Since I do have control of the string1, I have corrected it to have normal spaces and now it works.

Álvaro
  • 2,255
  • 1
  • 22
  • 48
  • that will return true not false – marcos Jan 30 '21 at 10:56
  • [This answer](https://stackoverflow.com/a/1496863) may help. – sbgib Jan 30 '21 at 10:56
  • 1
    This probably means you have some invisible character in either string (maybe in the non-ASCII range). I turned your code into a snippet and it returns true. So please provide code in your question that reproduces the issue. – trincot Jan 30 '21 at 10:58
  • @trincot, thanks I have amended it, it now says false – Álvaro Jan 30 '21 at 10:59
  • 2
    Check the `.charCode()` of the characters. You will find some "spaces" with a code of 160 which is a non-breaking space (` `) – Andreas Jan 30 '21 at 11:01
  • 1
    Indeed, inspection of string2 shows that it doesn't have regular spaces. If you would have applied the same replacement on it, the strings would have been equal. – trincot Jan 30 '21 at 11:04
  • @Andreas yeah I get `32` for the first string and `160` for the second, how can I force the second string to change the space to a normal space? – Álvaro Jan 30 '21 at 11:12
  • Oh I see `string1` has also a bad space, that is why it will never be true – Álvaro Jan 30 '21 at 11:22

3 Answers3

1

Codepoint 160 (\u00a0) is a non-breaking space.

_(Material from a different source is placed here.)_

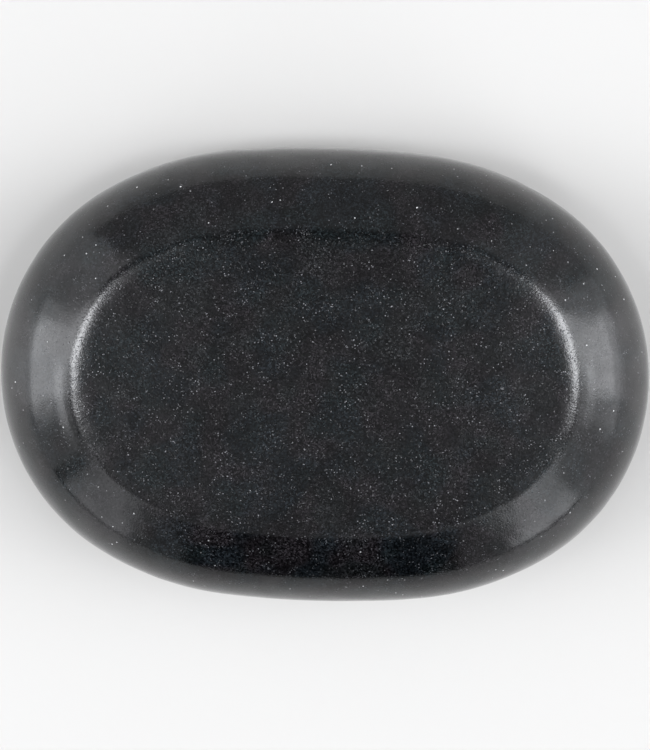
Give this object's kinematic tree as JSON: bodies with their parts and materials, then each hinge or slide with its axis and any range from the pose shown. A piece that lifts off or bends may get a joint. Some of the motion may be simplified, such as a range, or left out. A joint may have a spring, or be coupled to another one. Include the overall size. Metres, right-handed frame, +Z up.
{
  "type": "massage stone",
  "caption": "Smooth oval basalt massage stone with a fully rounded edge and a flat on each broad face, warmed and laid on or glided over the skin.",
  "frame": {"origin": "centre of the lower flat, the face the stone rests on", "axes": "+X along the stone's length, +Y across its width, +Z up through its thickness, from the lower flat to the upper flat"},
  "size_m": [0.08, 0.056, 0.023],
  "materials": {
    "basalt": "satin"
  },
  "bodies": {
    "root": {"massage_stone": "basalt"}
  },
  "joints": []
}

If you don't need to support IE, you can use the Unicode property escape /\p{White_Space}+/gu as a Unicode-aware alternative to /\w+/. This will match \u00a0 along with any other whitespace character.

If you need to support IE, you can generate your own whitespace-matching regex instead, using an environment that does support Unicode property escapes. For example, running the following in the Chrome browser console:

const toUnicodeEscape = x => '\\u' + x.toString(16).padStart(4, '0')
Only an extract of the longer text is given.